Tuesday 14th May certainly was a busy day for probation followers. At 10am The Justice Select Committee heard evidence from Dame Glenys Stacey on her HMIP Annual Report. Bob Neill’s opening remarks left no doubt in anyone's mind where the committee stood in its view of TR. – “Irredeemably flawed”. This was further backed by Dame Glenys Stacey’s comments: “Deep systemic issues that cannot be resolved.”
Dame Stacey set out her views using a wide range of HMIP reports to support them. She made it clear that there needs to be urgent changes in policy and many of her suggestions fit firmly with Napo’s reunification campaign:
“A more unified unit would enable innovation”
A great deal of focus was given to the changes TR has created in probation. Dame Glenys called for a return to an evidence based approach to probation that has sadly been lost in the current model, a sentiment that will be shared by members.
“Complex social service like probation cannot be squeezed into contractual requirements.”
"The new model must have relationships with the client and 3rd sector services imbedded in probation".
Napo welcomes the Chief Inspector's her comments and her critical review of TR. It was clear that she felt saddened that probation had moved so far away from its core values and that it had lost its focus on what works. She was hugely critical of the split being based on risk, saying this lost sight of what was needed for an individual.
What was also very telling was that every member of the JSC was in agreement that TR had failed its intentions and objectives. When you have the HMIP, the Public Accounts Committee, the National Audit Office and the Justice Select Committee all writing reports independently and all coming to the same conclusion, you have to think they might be on to something, and the Minister will have to listen.

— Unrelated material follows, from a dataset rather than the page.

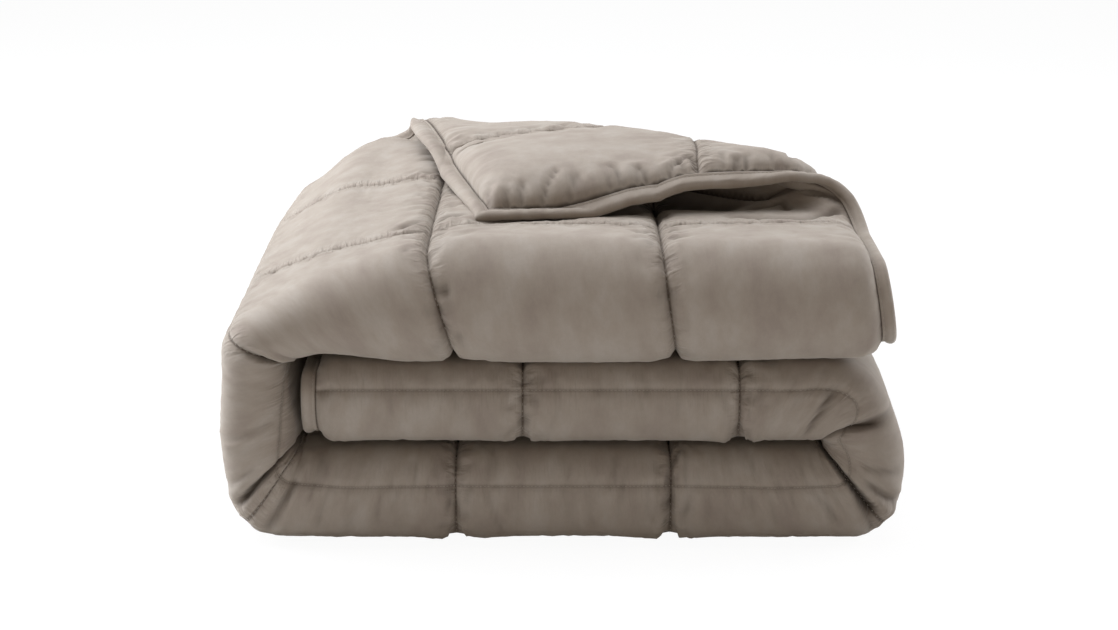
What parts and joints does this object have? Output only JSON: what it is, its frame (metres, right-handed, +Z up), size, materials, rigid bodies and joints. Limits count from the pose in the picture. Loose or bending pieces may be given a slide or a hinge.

On Tuesday afternoon there was also an Opposition Debate focusing on Prisons and Probation.
Shadow Justice Secretary, Richard Burgon, opened the debate, saying: “The Opposition motion has one simple demand. It calls on the government to scrap its plans to sign new private probation contracts and contracts for new privately run prisons.”
Richard highlighted the valuable work that probation does. Below are some of the key extracts from his speech:
“Probation doesn’t get the attention of the prison service – but it should do. It manages a quarter of a million offenders in our communities.”
He referred to Dame Glenys Stacey’s report and conclusions and the issues she had flagged as deep rooted problems. He repeated her concerns that probation was so fundamentally flawed it cannot work in it’s current form, saying: “She concluded public ownership is a 'safer option' for core probation work, while improvements are not likely 'while probation remains subject to the pressures of commerce'."
Richard also took the opportunity to remind the House who was responsible for this disaster: “It could well be the current Transport Secretary’s most damaging failure – a high bar indeed”.
He went on to add: “The current Transport Secretary ignored all the warnings from Labour and others, including unions, probation trusts and the voluntary sector, of the obvious dangers of privatising”.
His final call to the Secretary of State was: “The Conservatives now need to drop their dangerous obsession with running probation for private profit and instead bring it back in house where it can focus on keeping the public safe”.
Although there were a wide range of MPs speaking to the motion it was disappointing that there were not that many in the House for the debate. An observation made by Victoria Prentis MP on the Conservative benches. David Hanson MP for Labour spoke passionately about probation. At one point he got quite heated stating that it should be Chris Grayling in the House answering these questions not David Gauke. It was clear that feelings were quite high in regard to the former Justice Secretary.
David Hanson said “ We had over 100 years of an effective probation service and in just 6 years we now need to rebuild it.”
There were wide calls for the Welsh model to be rolled out across England as well and whilst the new Minister Robert Buckland would not commit to a new approach at this stage, he did refer to the need for unity in probation. (Napo expects the MoJ announcement next week).
Bob Neill Chair of the Justice Select Committee made reference to his earlier comments about four separate reports all condemning TR and calling for an urgent change in policy. A comment that would have been heard loud and clear by the Justice Secretary.